Because a selected beneficiary can choose which employer files their petition if multiple companies registered them, the employer no longer controls the "option" on that talent. This creates a bidding war post-selection. Employers who do not offer the highest wage or most robust benefits package risk losing their "selected" slot to a competitor, with no mechanism to recover the $215 registration fee or the time invested in the talent pipeline.

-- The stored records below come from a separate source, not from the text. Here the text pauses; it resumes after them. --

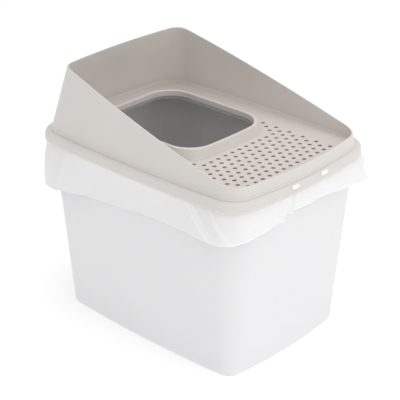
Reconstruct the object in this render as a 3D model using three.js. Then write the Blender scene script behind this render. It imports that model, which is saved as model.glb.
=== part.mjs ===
// Top-entry cat litter box: a deep tub lined with a film bag, a frame that clamps the bag on the rim,
// a perforated step deck with an entry collar, and a splash hood that is open at the front.
// Millimetres, +Z up, -Y is the low open front. The origin is the middle of the base.
import * as THREE from 'three';

// Tub: drafted side walls, so every outline grows with its height.
const TUB_HALF = { x: 154.2, y: 213.9, corner: 23 };
const TUB_DRAFT = { x: 0.0717, y: 0.093, corner: 0.0875 };
const TUB_BOW = { x: 8.9, y: 10.7 };
const TUB_WALL = 3;
const TUB_FLOOR = 3;
const TUB_FOOT_FILLET = 8;
const RIM_UNDER = 355.6;
const RIM_ROOT_DROP = 2;
const RIM_TOP = 361;
const RIM_EDGE = 1;
const RIM_INSET = 5;

// Liner bag: film drawn as a thin shell that lines the tub and folds over its rim as a cuff.
const FILM = 1;
const FILM_GAP = 0.4;
const CUFF_DROP = { middle: 67, perX: -0.045, perY: 0.065 };
const CUFF_FLARE = { x: 11, y: 7 };
const CUFF_SHIFT_X = 4;

// Frame band round the rim, measured at its lower edge.
const BAND_HALF = { x: 191.8, y: 247.9, corner: 41.3 };
const BAND_BOW = { x: 8.3, y: 19.1 };
const BAND_LOW = 354.7;
const BAND_INNER_EDGE = 1.5;
const BAND_PROFILE = [
  { inset: 2.2, z: 354.7 },
  { inset: 0.4, z: 357 },
  { inset: -0.6, z: 361 },
  { inset: -0.4, z: 366 },
  { inset: 1.6, z: 370.8 },
  { inset: 4.8, z: 374.4 },
  { inset: 7.4, z: 375.6 },
];
const SEAT_LEVEL = 371.7;
const SEAT_PLATE = 3;
const SEAT_INSET = 17;
const SKIRT_LOW = 340;
const SKIRT_GAP = 1.2;
const SKIRT_WALL = 3;
const SKIRT_ROOT_DROP = 2;
const POCKET_EDGE = { drop: 1, gap: 0.5 };

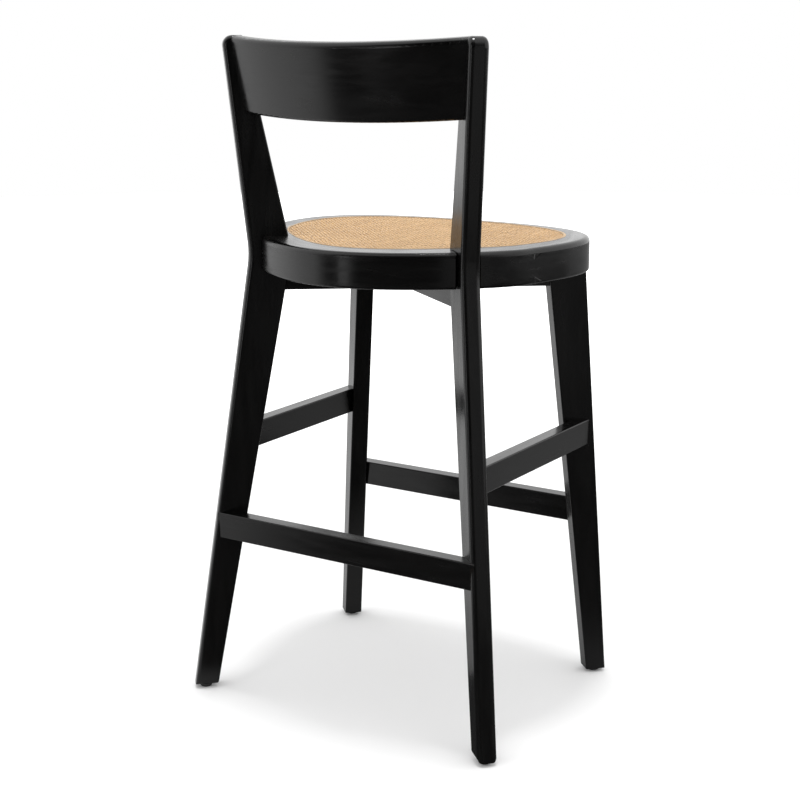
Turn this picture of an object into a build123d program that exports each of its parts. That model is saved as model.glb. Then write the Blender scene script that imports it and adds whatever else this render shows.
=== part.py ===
from build123d import *
import math
import os

# Bar stool with a footrest: turned-out plank legs, a notched seat ring with a pressed-in
# cane panel, a bent crest rail and four stretchers.  Millimetres, +Z up, the front faces -Y.
# The origin is on the floor under the middle of the stool.  "left" is the sitter's left, +X.

# ---- driving dimensions ----------------------------------------------------------------
SEAT_TOP = 750.0            # floor to the top of the seat ring
RING_DEEP = 54.0            # height of the seat ring
# Rounded, tapered outlines: half width and Y of the widest chord, reach to the front and to
# the rear of it, how fast the sides close in, and how square each half is (2 is an ellipse).
SEAT_SHAPE = dict(wide=243.0, y=65.5, front=291.0, rear=160.0, taper=0.352, square=(2.7, 2.12))
CANE_SHAPE = dict(wide=210.5, y=29.5, front=234.0, rear=150.0, taper=0.41, square=(2.35, 2.15))
SPLINE_WIDTH = 4.0
GROOVE_DEEP = 8.0
CANE_THICK = 1.2
CANE_LEDGE = 12.0           # ring left inside the groove, under the cane

PLANK = 30.0                # thickness of every leg
REAR_TURN = 47.0            # plan angle of the rear legs from the fore-and-aft line
REAR_X, REAR_Y = 202.0, 144.5       # outer edge of a rear leg at its bend
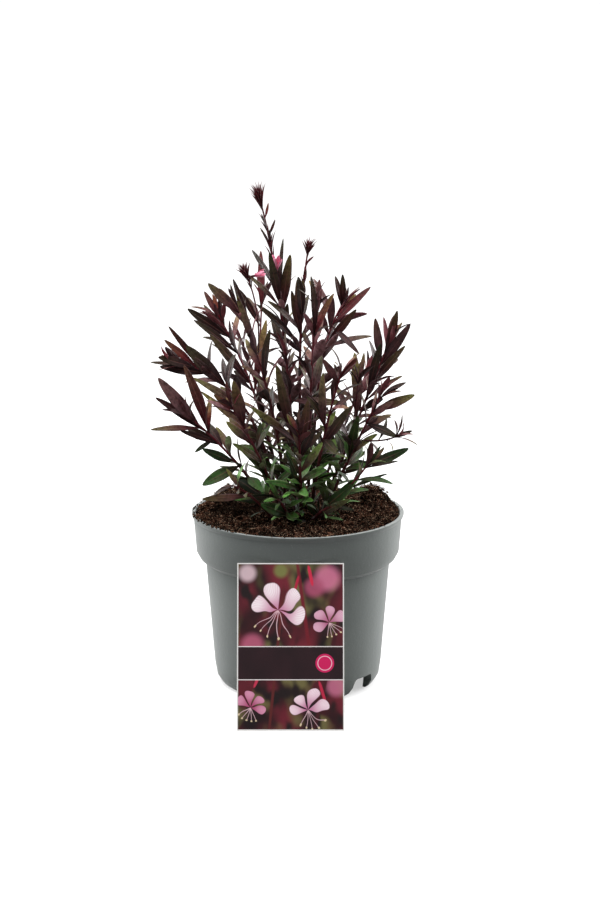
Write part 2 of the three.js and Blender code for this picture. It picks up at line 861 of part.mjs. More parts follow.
// The leaves whose tips are set, seen broad from the front. One that touches a neighbour is moved a little.
function setLeaves(shoot) {
  const dice = new Dice(shoot.seed + 500);
  for (const [share, x, y, z, width] of shoot.plan.set ?? []) {
    const start = shoot.curve.at(share);
    let done = false;
    for (let attempt = 0; attempt < TRIES && !done; attempt++) {
      const tip = point(x, y, z);
      tip.x += dice.between(-1, 1) * attempt;
      tip.y += dice.between(-2.5, 2.5) * attempt;
      tip.z += dice.between(-1, 1) * attempt;
      const curl = dice.between(0.15, 0.6);
      const roll = dice.between(-0.5, 0.5);
      const fold = dice.between(0.1, 0.3);
      const wave = dice.between(-0.1, 0.1);
      const chord = tip.clone().sub(start);
      const length = (chord.length() * curl) / 2 / Math.sin(curl / 2);
      chord.normalize();
      const face = point(0, -0.8, 0.6);
      face.addScaledVector(chord, -face.dot(chord)).normalize();
      const side = chord.clone().cross(face);
      face.multiplyScalar(Math.cos(roll)).addScaledVector(side, Math.sin(roll));
      const heading = chord.multiplyScalar(Math.cos(curl / 2)).addScaledVector(face, Math.sin(curl / 2));
      const blade = new Blade(start, heading, face, length, width, curl, 0, fold, wave);
      const discs = blade.discs();
      if (!isClear(shoot.owner, discs)) continue;
      place(shoot.owner, "leaf", discs);
      shoot.blades.push(blade);
      done = true;
    }
  }
}

// Leaves stand round each shoot by the golden angle, wide open low down and close to it near the tip.
// Each is turned, and then shortened, until it is clear of every leaf and stem that is there already.
function growLeaves(shoot) {
  const { plan, curve, owner } = shoot;
  const dice = new Dice(shoot.seed);
  const start = dice.between(0, 2 * Math.PI);
  const bare = plan.bare ?? 0.15;
  const reach = plan.reach ?? 0.99;
  for (let i = 0; i < plan.leaves; i++) {
    const k = (i + 0.5) / plan.leaves;
    const t = mix(bare, reach, k);
    const along = curve.along(t);
    const [first, second] = acrossOf(along);
    let done = false;
    for (let attempt = 0; attempt < TRIES && !done; attempt++) {
      const spread = 1 + 0.5 * attempt;
      const turn = start + i * LEAF_TURN + dice.between(-0.3, 0.3) * spread;
      const open = degrees(mix(plan.low ? 70 : 58, 20, k) + dice.between(-7, 7) * spread);
      const outward = first.clone().multiplyScalar(Math.cos(turn)).addScaledVector(second, Math.sin(turn));
      const heading = along.clone().multiplyScalar(Math.cos(open)).addScaledVector(outward, Math.sin(open));
      heading.addScaledVector(up, plan.low ? 0.1 : 0.28);
      const size = 1 - 0.45 * k ** 3 - 0.3 * (1 - k) ** 2;
      const length = plan.long * size * dice.between(0.86, 1.12) * (1 - 0.035 * attempt);
      const width = length * dice.between(0.21, 0.28);
      const curl = mix(0.7, 0.3, k) + dice.between(-0.25, 0.35);
      const roll = dice.between(-1.1, 1.1);
      const fold = dice.between(0.1, 0.35);
      const wave = dice.between(-0.1, 0.1);
      const blade = new Blade(curve.at(t), heading, along, length, width, curl, roll, fold, wave);
      const discs = blade.discs();
      if (!isClear(owner, discs)) continue;
      place(owner, "leaf", discs);
      shoot.blades.push(blade);
      done = true;
    }
  }
}

shoots.forEach(setLeaves);
shoots.forEach(growLeaves);

// A bud is a slim spindle, and a head is a tuft of them that fans out from the tip of its stem
function budSolid(base, heading, length) {
  const middle = base.clone().addScaledVector(heading, length * 0.6);
  const tip = base.clone().addScaledVector(heading, length);
  return loft([[base], ringRound(middle, heading, BUD_RADIUS, 4), [tip]]);
}

function headSolids({ curve, plan: { head } }) {
  const along = curve.along(1);
  const [first, second] = acrossOf(along);
  return Array.from({ length: head.buds }, (_, i) => {
    const turn = i * LEAF_TURN;
    const open = 0.1 + head.open * Math.sqrt(i / head.buds);
    const heading = along.clone().multiplyScalar(Math.cos(open));
    heading.addScaledVector(first, Math.sin(open) * Math.cos(turn));
    heading.addScaledVector(second, Math.sin(open) * Math.sin(turn));
    const base = curve.at(1).addScaledVector(along, -BUD_STEP * (i / head.buds));
    return budSolid(base, heading, head.long);
  });
}

for (const [name, plan] of Object.entries(STEMS)) {
  const mine = shoots.filter((shoot) => shoot.owner === name);
  const solids = mine.flatMap((shoot) => [
    stemSolid(shoot),
    ...shoot.blades.map((blade) => blade.solid()),
    ...(shoot.plan.head ? headSolids(shoot) : []),
  ]);
  addMesh(name, join(solids), plan.low ? GREEN : MAUVE, 0.55);
}

for (const flower of flowers) addMesh(flower.name, flowerSolid(flower), PINK, 0.45);
addMesh("pot", pot(), 0x757b78, 0.5);
const holes = shoots.filter((shoot) => shoot.plan.foot).map((shoot) => stemSolid(shoot, GAP));
addMesh("soil", soil(holes), 0x2e1d15, 0.95);
addMesh("label_card", labelCard(), 0x6e3147, 0.4);

const box = new THREE.Box3().setFromObject(root);
const middle = box.getCenter(point(0, 0, 0));
root.position.set(-middle.x, -middle.y, 0);

export default root;
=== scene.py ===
import math

import bmesh
import bpy
import numpy as np
from mathutils import Matrix, Vector, noise


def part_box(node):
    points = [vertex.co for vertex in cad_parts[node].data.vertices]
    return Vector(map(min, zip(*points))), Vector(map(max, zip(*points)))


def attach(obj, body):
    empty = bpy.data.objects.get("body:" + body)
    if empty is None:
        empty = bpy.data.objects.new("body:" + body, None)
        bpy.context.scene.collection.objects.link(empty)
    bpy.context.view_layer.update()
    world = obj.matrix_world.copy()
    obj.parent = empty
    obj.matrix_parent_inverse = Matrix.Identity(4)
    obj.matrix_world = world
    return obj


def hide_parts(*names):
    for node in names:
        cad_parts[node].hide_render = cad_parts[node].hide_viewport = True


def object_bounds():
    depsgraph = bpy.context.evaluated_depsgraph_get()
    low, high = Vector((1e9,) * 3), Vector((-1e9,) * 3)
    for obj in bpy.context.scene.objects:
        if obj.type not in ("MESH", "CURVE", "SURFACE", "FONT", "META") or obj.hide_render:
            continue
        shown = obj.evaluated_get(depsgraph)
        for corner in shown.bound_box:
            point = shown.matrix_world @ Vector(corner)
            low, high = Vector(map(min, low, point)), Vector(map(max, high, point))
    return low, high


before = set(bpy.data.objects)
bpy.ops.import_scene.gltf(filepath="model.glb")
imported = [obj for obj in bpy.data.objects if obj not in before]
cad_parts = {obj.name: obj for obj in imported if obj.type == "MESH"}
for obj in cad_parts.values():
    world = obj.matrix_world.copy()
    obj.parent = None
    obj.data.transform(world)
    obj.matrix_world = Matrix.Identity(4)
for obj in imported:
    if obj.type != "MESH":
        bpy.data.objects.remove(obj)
cad_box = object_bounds()

# Camera
# A long lens at about two metres, a little above the plant and tipped down towards the pot's rim.

LENS = 109.7
CAMERA_ASIDE, CAMERA_AWAY, CAMERA_HEIGHT = 0.0018, 2.1410, 0.6976
CAMERA_TIP = math.radians(13.3)

pot_low, pot_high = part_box("pot")
axis_x, axis_y = (pot_low.x + pot_high.x) / 2, (pot_low.y + pot_high.y) / 2
camera = bpy.data.objects.new("camera", bpy.data.cameras.new("camera"))
bpy.context.scene.collection.objects.link(camera)
bpy.context.scene.camera = camera
camera.data.sensor_width = 36
camera.data.lens = LENS
camera.data.clip_end = 100
camera.location = (axis_x + CAMERA_ASIDE, axis_y - CAMERA_AWAY, CAMERA_HEIGHT)
camera.rotation_euler = (math.pi / 2 - CAMERA_TIP, 0, 0)

# Pot
# An injection-moulded nursery pot of recycled grey plastic: thin wall, rolled lip, deep band under it,
# tapered body, and a raised floor with drain holes over a foot with five drainage notches.

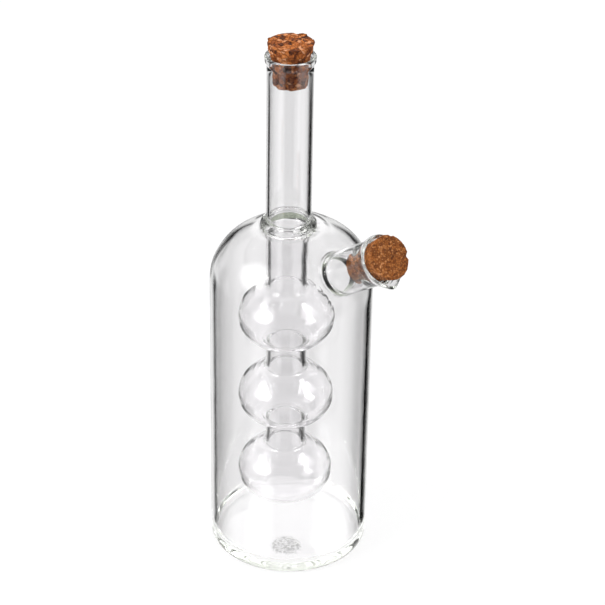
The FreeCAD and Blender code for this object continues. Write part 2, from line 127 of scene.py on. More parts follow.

Tactical Recommendation for FY 2027 Filings
The 02/27/26 edition of Form I-129 demands a "defensive filing" posture. To mitigate the risk of RFE or denial under the new requirements, organizations must execute the following protocol:
- Audit Digital Signature Tools: Abandon Adobe-style "fill and sign" features. Use only wet-ink signatures scanned at high resolution or stylus-input signatures that capture pressure and stroke data.
- Coordinate Wage-Level and Requirements: Ensure that the years of experience required on the I-129 do not exceed the threshold for the OEWS wage level selected. A Level I wage paired with a "5-year experience" requirement on the new form is a guaranteed RFE.
- Capital Allocation: Secure the $100,000 supplemental fee in escrow prior to the April 1 filing window if the petition falls under the Proclamation’s criteria. The lack of a grace period for the new form edition means that a rejected filing due to an incorrect fee or outdated form will result in a missed cap slot.
The era of high-volume, low-scrutiny H-1B filing is over. Success in the current regulatory environment is a function of technical compliance and aggressive wage positioning rather than sheer registration volume.